Bachelor thesis – Ludwig Peschik

Ludwig Peschik

Algebraic Properties of Quadrics over Finite Fields and their Symmetry Groups
[PDF]

finished 2019-02
supervised by Klaus Mecke

Abstract
Since its publication Einstein’s General Relativity has been one of the most influential classical works in the past century. It combines properties of the considered matter with the geometry of the background spacetime upon the matter exists. A few decades later the standard model of particle physics grew in acceptance due to its experimental verification which showed that a quantization of matter in the context of quantum field theory is necessary to describe all the fundamental interactions between particles on very tiny scales. Therefore, in the last decades scientist have been trying to combine the quantum nature of matter with the classical theory of general relativity.

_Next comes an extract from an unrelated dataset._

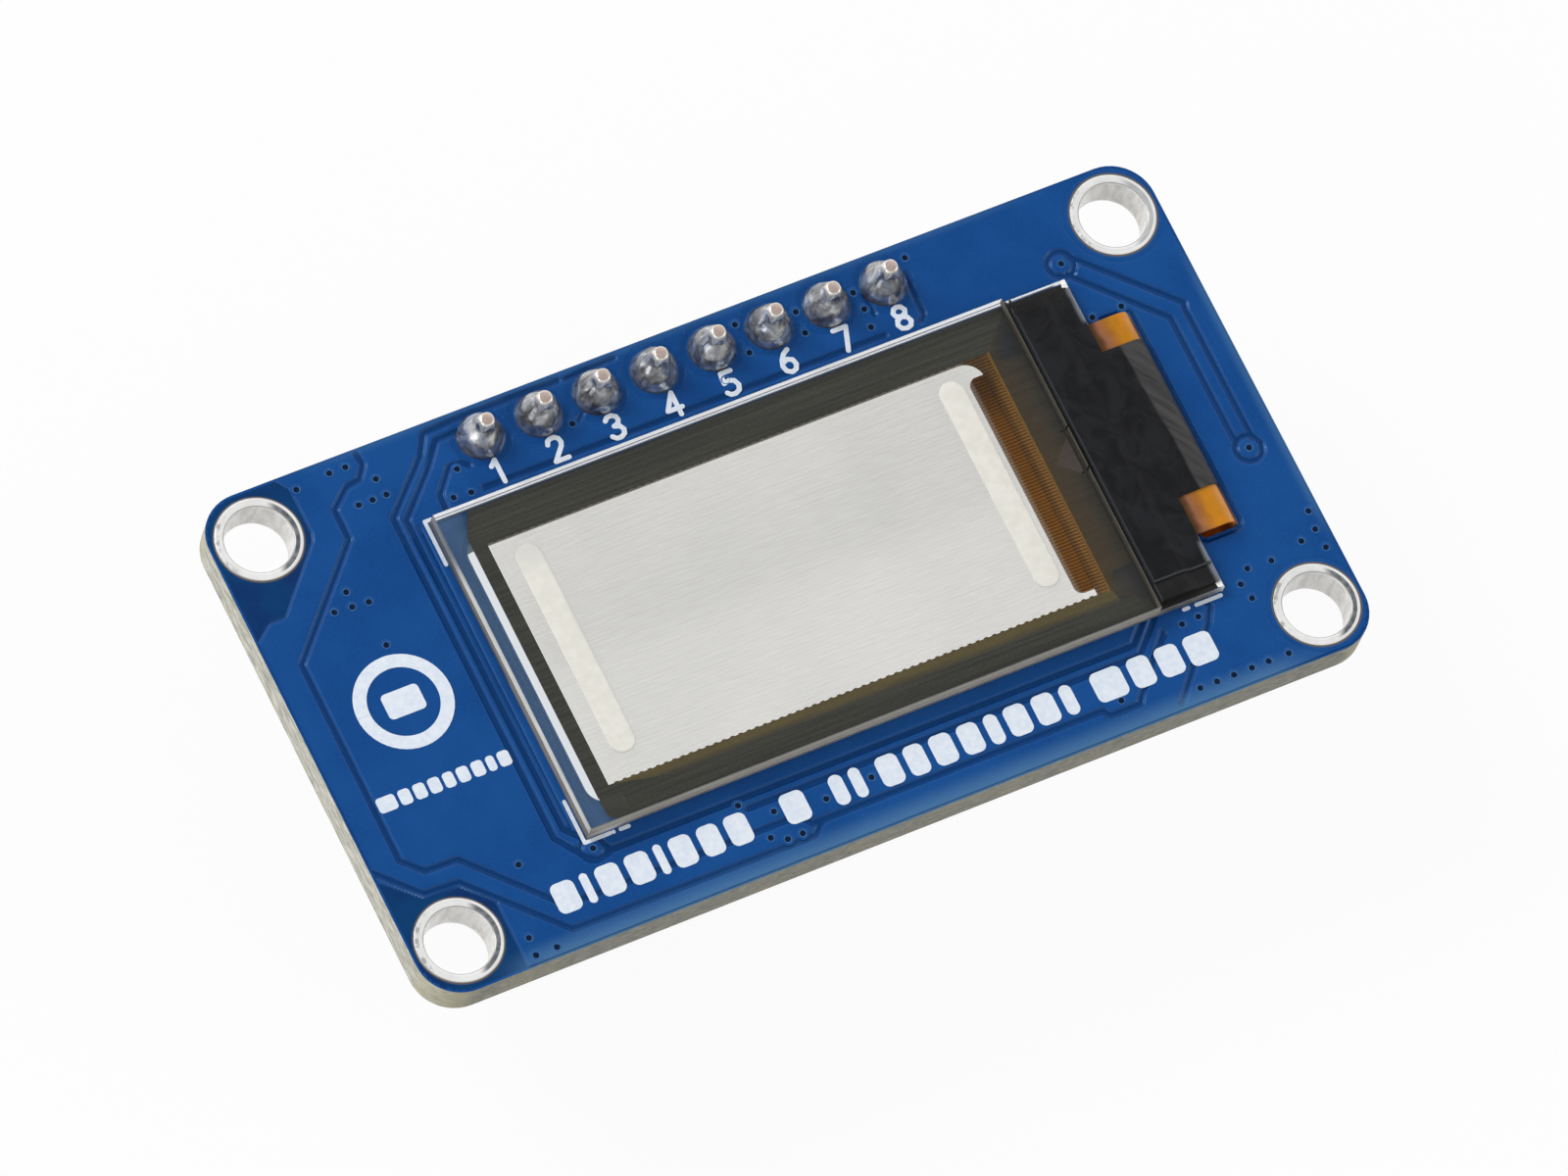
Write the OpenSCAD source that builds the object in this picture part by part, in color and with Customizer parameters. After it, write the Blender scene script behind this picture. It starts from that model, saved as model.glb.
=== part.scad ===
// Small see-through OLED display module on a blue circuit board.
// Millimetres. Origin: centre of the four screw holes on the board's underside, +Z out of the display face,
// +X along the board towards the flex, +Y across the board towards the pin header.

/* [Board] */
// Length of the circuit board
board_l = 41.7; // [40.5:0.1:60]
// Width of the circuit board
board_w = 22.3; // [22:0.1:40]
// Thickness of the circuit board
board_t = 1.6; // [0.8:0.1:2.4]
// Radius of the board's corners
corner_r = 1.8; // [0.5:0.1:2.4]

/* [Screw holes] */
// Clear diameter of each screw hole
hole_d = 2.7; // [2:0.1:2.9]
// Distance from a hole's centre to the board's short edge
hole_inset_x = 2; // [1.9:0.05:3]
// Distance from a hole's centre to the board's long edge
hole_inset_y = 2.1; // [1.9:0.05:3]
// Outer diameter of the tinned ring round a hole
ring_d = 3.55; // [3.3:0.05:3.7]
// Height of the ring above the board
ring_t = 0.06; // [0.03:0.01:0.12]
// Wall of the tinned barrel
barrel_t = 0.1; // [0.05:0.01:0.15]
// Radius of the barrel's mouth
mouth_r = 0.12; // [0.05:0.01:0.15]

/* [Header] */
// Distance between neighbouring pins
pin_pitch = 2.54; // [2:0.01:2.54]
// Distance from the pin row to the board's long edge
pin_inset = 1.4; // [1.3:0.05:1.6]
// Side of a square pin
pin_s = 0.64; // [0.5:0.01:0.7]
// Length of a pin below the header's body
pin_below = 6; // [3:0.1:12]
// Height of a pin above the board's face
pin_above = 1.8; // [1.4:0.1:3]
// Height of the header's body
body_h = 2.54; // [1.5:0.01:3]
// Width of the header's body
body_w = 2.5; // [2:0.05:2.54]
// Diameter of a header hole in the board
pin_hole_d = 1; // [0.99:0.01:1.2]
// Diameter of a solder joint at the board
solder_d = 1.8; // [1.4:0.05:2]
// Height of a solder joint
solder_h = 1.3; // [0.8:0.1:1.35]

/* [Display panel] */
// Length of the back glass
glass_l = 28; // [26:0.1:30]
// Width of both glasses
glass_w = 14.25; // [13.5:0.05:14.5]
// Thickness of the back glass
back_glass_t = 0.45; // [0.3:0.01:0.7]
// Thickness of the cover glass
cover_glass_t = 0.45; // [0.35:0.01:0.7]
// Length of the ledge that the cover glass leaves free
ledge_l = 2.9; // [2.7:0.1:3.2]
// Distance from the board's end to the panel
panel_gap = 5.25; // [4.9:0.05:5.5]
// Thickness of the adhesive under the panel
adhesive_t = 0.05; // [0.03:0.01:0.2]
// Width of an adhesive strip
adhesive_w = 0.8; // [0.4:0.05:0.9]
// Gap between the two glasses
glass_gap = 0.04; // [0.03:0.005:0.1]
// Width of the glue line between the glasses
seal_w = 0.9; // [0.5:0.05:1.1]
// Depth of the pocket etched into the cover glass
pocket_d = 0.2; // [0.1:0.01:0.25]
// Distance from the cover glass's edges to the pocket
pocket_inset = 1.25; // [1.2:0.05:1.4]

/* [Film, pixels and drying strips] */
// Thickness of the metal film
film_t = 0.02; // [0.01:0.005:0.025]
// Distance from the panel's short edge to the film
film_inset_x = 1; // [0.95:0.05:1.2]
// Distance from the panel's long edge to the film
film_inset_y = 0.2; // [0.1:0.05:0.4]
// Width of the film's left bar
film_bar_w = 0.62; // [0.4:0.02:0.8]
// Width of the film's fan-out beside the ledge
fan_out_w = 1.37; // [1.3:0.01:1.6]
// Width of the clear field in the film
clear_w = 10.94; // [9.7:0.02:11.4]
// Sideways shift of the clear field
clear_y = -0.09; // [-0.15:0.01:0.15]
// Clear margin between the pixel field and the fan-out
pixel_margin = 0.27; // [0.02:0.01:0.4]
// Clearance between the pixel field and the film
pixel_clear = 0.02; // [0.01:0.01:0.1]
// Length of a drying strip
strip_l = 9.4; // [6:0.1:10]
// Width of a drying strip
strip_w = 1.1; // [0.8:0.05:1.3]
// Thickness of a drying strip
strip_t = 0.08; // [0.04:0.01:0.09]
// Distance from the clear field's left end to the first strip's centre
strip_left_gap = 1.26; // [0.8:0.01:2]
// Distance from the clear field's right end to the second strip's centre
strip_right_gap = 2.09; // [1.6:0.01:3]

/* [Board window and flex slot] */
// Distance from the window to the panel's long edges
window_land = 1.125; // [1.025:0.025:1.3]
// Radius of the window's corners
window_r = 0.8; // [0.4:0.1:1.2]
// Distance from the panel's left end to the window
window_inset = 0.85; // [0.8:0.05:0.95]
// Distance from the window to the cover glass's end
window_end_land = 1.2; // [1.1:0.05:1.3]
// Distance from the panel's end to the flex slot
slot_gap = 0.3; // [0.1:0.05:0.6]
// Clearance round the flex in its slot
slot_clear = 0.08; // [0.05:0.01:0.2]
// Radius of the slot's corners
slot_r = 0.2; // [0.1:0.05:0.4]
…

In a new approach by Klaus Mecke the field of real numbers is discarded as the under- lying number field of the theory in favour of a finite field and a projective space equipped with a biquadric is used instead of a Lorentzian spacetime manifold. Herein, the four-dimensionality of the directly observable universe and the signature of the Minkwoski metric come up quite naturally. In this thesis we want to study some algebraic properties of the standard quadric used in this new approach and, in particular, of the symmetry group of this quadric. This symmetry group is in close relation to the Lorentz group used in special relativity but we will see that it has some features which come up by using a finite field and a projective space instead of real numbers and a smooth manifold, respectively. In particular, we will discuss the application of the Cartan-Dieudonné theorem which describes a decomposition of the elements of such symmetry groups into reflections whose geometrical interpretation is a lot easier than the one of a general element of the symmetry group. At the end we also want to sketch an idea of finding a connection between the structure of the quadric and a field extension of the finite field.